#### Data for processing:
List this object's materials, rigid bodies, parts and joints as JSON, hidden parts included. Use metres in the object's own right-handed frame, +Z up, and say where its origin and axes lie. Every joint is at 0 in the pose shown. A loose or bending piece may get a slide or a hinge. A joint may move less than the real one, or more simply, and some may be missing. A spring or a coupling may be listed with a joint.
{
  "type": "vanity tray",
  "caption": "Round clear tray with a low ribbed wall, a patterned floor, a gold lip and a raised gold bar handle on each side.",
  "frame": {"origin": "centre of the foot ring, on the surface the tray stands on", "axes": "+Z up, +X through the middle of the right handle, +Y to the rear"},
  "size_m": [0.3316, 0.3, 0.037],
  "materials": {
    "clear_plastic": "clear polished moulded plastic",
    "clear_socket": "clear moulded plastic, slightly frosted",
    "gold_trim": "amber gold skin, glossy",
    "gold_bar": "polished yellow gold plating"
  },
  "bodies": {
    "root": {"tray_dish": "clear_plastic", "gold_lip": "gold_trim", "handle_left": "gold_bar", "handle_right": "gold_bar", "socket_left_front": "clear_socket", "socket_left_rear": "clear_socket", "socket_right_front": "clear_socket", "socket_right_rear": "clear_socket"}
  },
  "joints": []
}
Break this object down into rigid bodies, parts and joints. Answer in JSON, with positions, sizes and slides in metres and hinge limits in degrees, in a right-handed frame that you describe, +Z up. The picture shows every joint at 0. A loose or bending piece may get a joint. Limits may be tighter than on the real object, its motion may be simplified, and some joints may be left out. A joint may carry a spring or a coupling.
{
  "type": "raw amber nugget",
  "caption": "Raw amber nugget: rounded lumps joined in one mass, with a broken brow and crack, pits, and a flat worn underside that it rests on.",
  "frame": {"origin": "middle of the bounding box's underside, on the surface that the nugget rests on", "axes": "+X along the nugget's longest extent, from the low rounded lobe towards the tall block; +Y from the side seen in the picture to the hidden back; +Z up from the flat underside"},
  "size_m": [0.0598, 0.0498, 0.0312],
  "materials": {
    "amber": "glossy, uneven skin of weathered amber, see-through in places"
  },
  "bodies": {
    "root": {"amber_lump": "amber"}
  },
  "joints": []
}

#### Exercise:
Working from the material above, retype it in its entirety without change.

#### Output for this task:
List this object's materials, rigid bodies, parts and joints as JSON, hidden parts included. Use metres in the object's own right-handed frame, +Z up, and say where its origin and axes lie. Every joint is at 0 in the pose shown. A loose or bending piece may get a slide or a hinge. A joint may move less than the real one, or more simply, and some may be missing. A spring or a coupling may be listed with a joint.
{
  "type": "vanity tray",
  "caption": "Round clear tray with a low ribbed wall, a patterned floor, a gold lip and a raised gold bar handle on each side.",
  "frame": {"origin": "centre of the foot ring, on the surface the tray stands on", "axes": "+Z up, +X through the middle of the right handle, +Y to the rear"},
  "size_m": [0.3316, 0.3, 0.037],
  "materials": {
    "clear_plastic": "clear polished moulded plastic",
    "clear_socket": "clear moulded plastic, slightly frosted",
    "gold_trim": "amber gold skin, glossy",
    "gold_bar": "polished yellow gold plating"
  },
  "bodies": {
    "root": {"tray_dish": "clear_plastic", "gold_lip": "gold_trim", "handle_left": "gold_bar", "handle_right": "gold_bar", "socket_left_front": "clear_socket", "socket_left_rear": "clear_socket", "socket_right_front": "clear_socket", "socket_right_rear": "clear_socket"}
  },
  "joints": []
}
Break this object down into rigid bodies, parts and joints. Answer in JSON, with positions, sizes and slides in metres and hinge limits in degrees, in a right-handed frame that you describe, +Z up. The picture shows every joint at 0. A loose or bending piece may get a joint. Limits may be tighter than on the real object, its motion may be simplified, and some joints may be left out. A joint may carry a spring or a coupling.
{
  "type": "raw amber nugget",
  "caption": "Raw amber nugget: rounded lumps joined in one mass, with a broken brow and crack, pits, and a flat worn underside that it rests on.",
  "frame": {"origin": "middle of the bounding box's underside, on the surface that the nugget rests on", "axes": "+X along the nugget's longest extent, from the low rounded lobe towards the tall block; +Y from the side seen in the picture to the hidden back; +Z up from the flat underside"},
  "size_m": [0.0598, 0.0498, 0.0312],
  "materials": {
    "amber": "glossy, uneven skin of weathered amber, see-through in places"
  },
  "bodies": {
    "root": {"amber_lump": "amber"}
  },
  "joints": []
}